I tend to agree with her. In I, 57 (below). the word cruciat seems to play the role quare did in I, 32. It’s a term much heavier than what might be called for, given the surface lightness of the epigram. But which perfectly fits the dynamics of Catullus’ maddening affair with Clodia and the immortal poems that document it.
Similarly, on surface, I, 57’s addressee, Flaccus, might be Martial’s friend (whom he mentions in other poems). But the name also invokes Horace and his ‘golden mean’ Ode II, 10. In the epigram I, 107, we looked at above, Martial uses Horace’s cognomen, ‘Flaccus’, to denote him.

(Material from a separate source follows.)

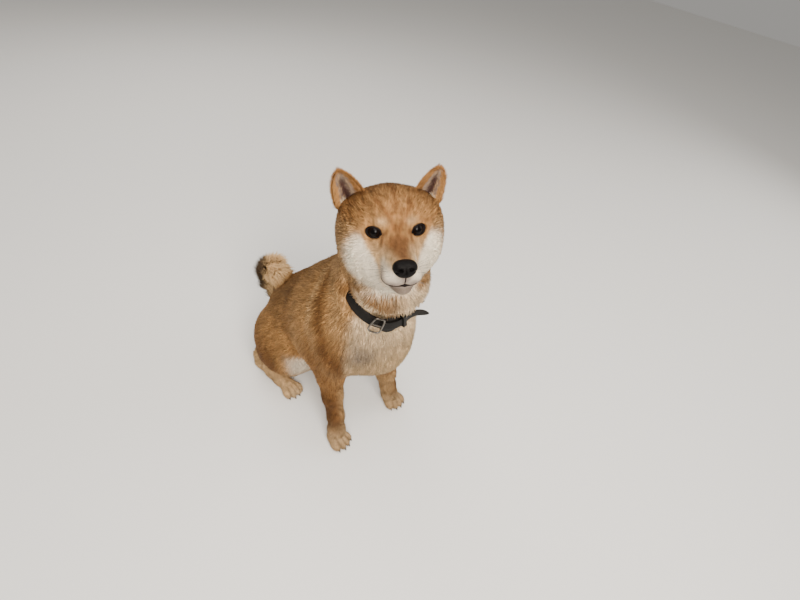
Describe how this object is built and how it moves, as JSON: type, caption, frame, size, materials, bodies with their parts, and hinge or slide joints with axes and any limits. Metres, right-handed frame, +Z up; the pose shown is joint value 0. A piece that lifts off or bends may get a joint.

Taken this way, Martial is simultaneously conversing with his readers, and with his poetic forebears. And as with epigram I, 32, we have two ways of looking at the poems, two melody lines that seamlessly harmonize, at once light as spun sugar and rich as marzipan.
nolo nimis facilem difficilemque nimis.
Illud quod medium est atque inter utrumque probamus:
nec volo quod cruciat nec volo quod satiat.
I avoid? Someone not too easy, not too maddening.
The golden mean lies somewhere in between.
I don’t want agony. I don’t want too much.
8. Is there any conclusion?
As I alluded at the beginning, Sabidius’ reincarnation as Dr. Fell had, and has, no effect on the original Latin poem. In fact, Tom Brown’s only victim may have been the real Dr. Fell, a noted linguist, educator and scholar, who’s only remembered now in a poem that’s turned him into a vague, sinister menace. Sabidius at least was probably never real, probably just a commonplace, metrically utile, name.
But if there’s a lesson to be learned here, it may be that the only real danger is simplification, and being too quick to understand. To revisit Groucho Marx and ‘You Bet Your Life’: For years, contestants answered that question, ‘Who is buried in Grant’s Tomb?’ And went happily home with their consolation prize.
‘What?’ Groucho demanded? ‘Come on, come on, who’s buried in Grant’s Tomb?’
‘Well,’ Mr. Smart Mouth insisted.‘Grant’s Tomb is an above-ground mausoleum. Nobody’s buried there.’
Does anyone know if that was the last time Groucho asked that simple question?